*Exercise goal:*
Search the records below for the word "Blender" and show every line where it occurs.
==== Dataset records
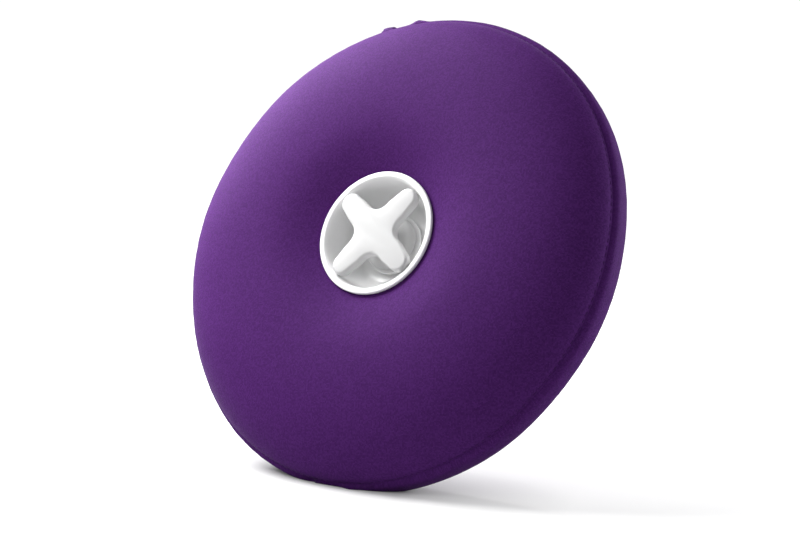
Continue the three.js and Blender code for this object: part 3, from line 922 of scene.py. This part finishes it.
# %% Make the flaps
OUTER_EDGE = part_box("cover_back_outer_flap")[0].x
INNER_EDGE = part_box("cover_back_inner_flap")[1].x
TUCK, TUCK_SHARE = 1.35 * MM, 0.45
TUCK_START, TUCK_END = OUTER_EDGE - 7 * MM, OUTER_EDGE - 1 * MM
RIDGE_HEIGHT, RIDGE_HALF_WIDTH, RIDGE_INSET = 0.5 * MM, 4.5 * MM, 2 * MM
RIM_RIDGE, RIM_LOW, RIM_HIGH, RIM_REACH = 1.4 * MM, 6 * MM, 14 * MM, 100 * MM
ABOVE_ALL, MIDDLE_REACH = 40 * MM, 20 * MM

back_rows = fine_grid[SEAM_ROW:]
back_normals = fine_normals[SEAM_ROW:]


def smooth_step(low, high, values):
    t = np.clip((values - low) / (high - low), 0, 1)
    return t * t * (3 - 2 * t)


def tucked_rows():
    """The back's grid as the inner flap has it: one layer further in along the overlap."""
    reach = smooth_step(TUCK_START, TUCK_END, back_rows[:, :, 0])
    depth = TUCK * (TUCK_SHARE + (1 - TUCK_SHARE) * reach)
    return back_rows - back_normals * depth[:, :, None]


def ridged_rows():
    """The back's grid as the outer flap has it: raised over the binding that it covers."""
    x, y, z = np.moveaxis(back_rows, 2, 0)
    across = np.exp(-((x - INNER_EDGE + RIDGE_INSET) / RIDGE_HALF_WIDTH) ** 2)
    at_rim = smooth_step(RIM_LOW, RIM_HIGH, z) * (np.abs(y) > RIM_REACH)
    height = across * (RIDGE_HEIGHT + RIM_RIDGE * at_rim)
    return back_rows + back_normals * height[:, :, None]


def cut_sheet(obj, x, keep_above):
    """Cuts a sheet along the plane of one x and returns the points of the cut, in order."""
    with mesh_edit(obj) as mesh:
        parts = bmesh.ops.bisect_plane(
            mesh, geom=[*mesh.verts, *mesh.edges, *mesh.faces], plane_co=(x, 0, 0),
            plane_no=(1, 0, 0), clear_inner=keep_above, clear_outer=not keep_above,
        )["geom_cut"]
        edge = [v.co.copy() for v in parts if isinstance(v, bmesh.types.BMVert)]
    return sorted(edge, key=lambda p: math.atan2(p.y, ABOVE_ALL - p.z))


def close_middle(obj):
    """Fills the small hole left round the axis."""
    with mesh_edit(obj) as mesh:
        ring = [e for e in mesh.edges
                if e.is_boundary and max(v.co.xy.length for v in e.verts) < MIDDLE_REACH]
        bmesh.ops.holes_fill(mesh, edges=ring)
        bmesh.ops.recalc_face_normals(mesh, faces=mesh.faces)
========
==== Dataset records
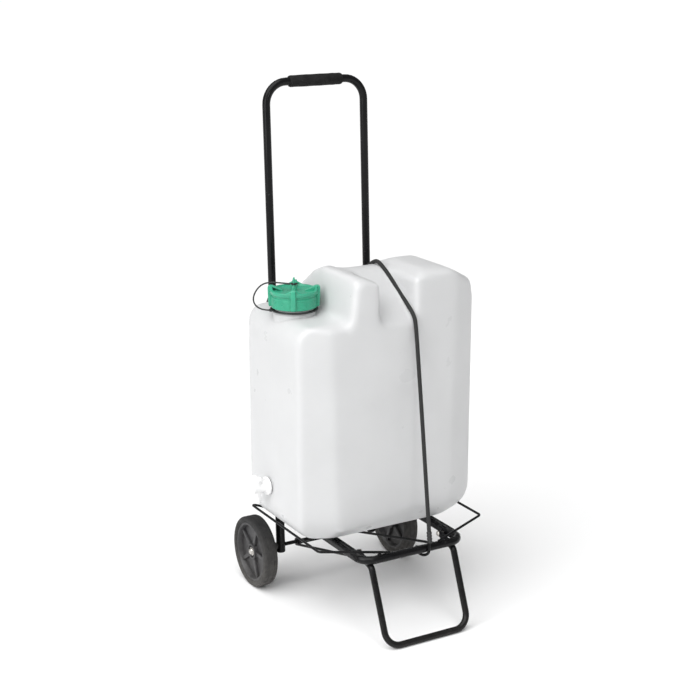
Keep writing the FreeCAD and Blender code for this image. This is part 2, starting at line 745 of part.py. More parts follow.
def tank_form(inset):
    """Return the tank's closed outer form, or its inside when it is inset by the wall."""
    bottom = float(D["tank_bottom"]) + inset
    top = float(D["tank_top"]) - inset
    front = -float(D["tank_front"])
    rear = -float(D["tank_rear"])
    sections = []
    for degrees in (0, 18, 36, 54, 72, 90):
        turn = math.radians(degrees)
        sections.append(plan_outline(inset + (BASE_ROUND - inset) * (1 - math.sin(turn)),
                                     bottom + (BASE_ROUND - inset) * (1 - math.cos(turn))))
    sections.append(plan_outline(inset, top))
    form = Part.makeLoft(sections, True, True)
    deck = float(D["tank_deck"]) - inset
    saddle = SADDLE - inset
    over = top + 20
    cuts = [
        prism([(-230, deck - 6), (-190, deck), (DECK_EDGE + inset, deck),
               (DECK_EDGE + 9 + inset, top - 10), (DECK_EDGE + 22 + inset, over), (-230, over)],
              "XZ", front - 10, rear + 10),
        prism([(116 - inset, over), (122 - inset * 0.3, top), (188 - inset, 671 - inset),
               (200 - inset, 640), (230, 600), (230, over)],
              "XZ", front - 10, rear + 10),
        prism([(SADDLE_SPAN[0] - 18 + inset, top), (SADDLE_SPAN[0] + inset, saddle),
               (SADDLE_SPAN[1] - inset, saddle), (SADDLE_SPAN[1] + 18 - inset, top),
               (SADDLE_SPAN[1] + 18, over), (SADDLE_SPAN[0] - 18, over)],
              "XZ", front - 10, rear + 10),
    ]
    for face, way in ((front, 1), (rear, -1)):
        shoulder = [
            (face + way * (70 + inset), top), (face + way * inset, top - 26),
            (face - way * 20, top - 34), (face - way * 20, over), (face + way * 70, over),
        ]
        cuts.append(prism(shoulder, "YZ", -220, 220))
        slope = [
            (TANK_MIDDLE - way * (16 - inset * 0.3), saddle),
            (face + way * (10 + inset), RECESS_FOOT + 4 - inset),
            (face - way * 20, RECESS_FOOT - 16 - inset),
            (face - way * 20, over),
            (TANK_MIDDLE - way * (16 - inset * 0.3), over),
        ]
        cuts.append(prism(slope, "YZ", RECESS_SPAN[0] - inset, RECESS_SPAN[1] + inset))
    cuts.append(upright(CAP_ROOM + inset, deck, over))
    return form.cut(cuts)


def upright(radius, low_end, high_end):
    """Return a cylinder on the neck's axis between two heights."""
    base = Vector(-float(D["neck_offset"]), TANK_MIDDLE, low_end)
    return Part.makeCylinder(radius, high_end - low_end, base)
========
*Complete response:*
Continue the three.js and Blender code for this object: part 3, from line 922 of scene.py. This part finishes it.
Keep writing the FreeCAD and Blender code for this image. This is part 2, starting at line 745 of part.py. More parts follow.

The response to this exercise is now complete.